Brach says that “if somebody else was whispering into my ear all the nonsense that my brain comes up with, I wouldn’t put up with it for a minute.” Goldstein, too, says that it’s important to realize this is a common experience of every meditator.
“It doesn’t mean that the practice isn’t working or that we can’t do it, it’s just a manifestation of a mind that hasn’t trained in this,” he says. “That’s not a problem. That’s just how it is in learning anything new.”
Okay, you’re right, it doesn’t sound easy. Why am I doing this again?
Consider how many times throughout your day things don’t go according to plan. You sit down to chug through some work, and all of a sudden your kid starts screaming or your boss sends you something urgent to address. You set out for a run, and your calves decide not to work. You go to make eggs and you drop the entire dozen on the ground. This happens on a macro scale, too: Consider what you expected 2020 to be like this time last year.
Meditation can be a training ground for exactly this type of upheaval. You try to rest your attention on your immediate experience, and, all of a sudden, you’re thinking about dinner. You try and you fail. You try and you fail. Life goes like this, too—over and over again, until your time runs out. How fluid and graceful you can be with that turbulence just might determine the quality of your life.
This is why the pervasive idea that you’re doing meditation “wrong” if you’re “thinking too much” is particularly harmful. “I’ve seen so many people through the years feel they’ve failed [at meditation] because they’re still thinking, or they have tons of thoughts or painful feelings,” says Salzberg. “We don’t believe you can fail because the point isn’t to get rid of that stuff, but to develop a different relationship to it.”
Salzberg says that this is why she sometimes refers to this style of meditation—where you have an object of awareness and are deepening concentration—as resilience training. You’re cultivating an ability to bounce back. This type of resiliency doesn’t have to be born out of critical or harsh self-judgment, but a way to practice “letting go gently,” says Salzberg. You see that you’ve wandered and you come back to start again. (In her book, Chodron uses the helpful image of tenderly touching a bubble with a feather.)

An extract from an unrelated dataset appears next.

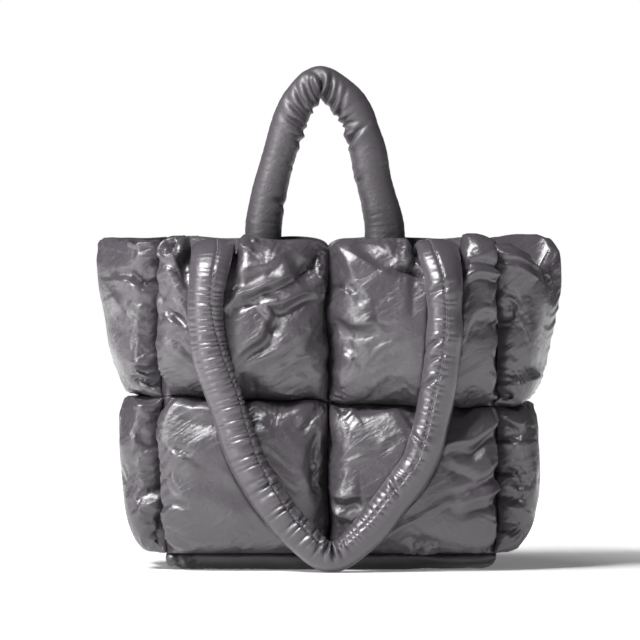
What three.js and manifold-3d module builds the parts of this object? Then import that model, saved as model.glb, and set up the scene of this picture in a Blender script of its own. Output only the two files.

Goldstein says that, when something comes up that is especially difficult—maybe it’s anxiety, or pain—and you find yourself fighting it, it might be helpful to imagine what you’d say to a young child going through that experience: “With the child, we probably wouldn’t be judging it. We wouldn’t be saying, ‘Oh, that’s terrible. You shouldn’t be feeling it. Stop complaining.’”
How often should I do it?
Though you need to make a commitment that is realistic enough that you can stick to, it’s important to remember that you’re trying to build a habit. That means no days off.
“There’s so much research saying even a short amount each day does calm the limbic system and activates the parts of the brain that help you be more present, more open-hearted, gives you more perspective, executive function, the whole thing,” says Brach. “To integrate that, to have that available, to have it go from a state to trait, that takes time.”
When she was younger, Brach lived in an ashram for ten years, where she’d practice meditation for hours a day. But when she left the ashram—some thirty years ago, with a four-month-old infant—she made a commitment to meditate every day.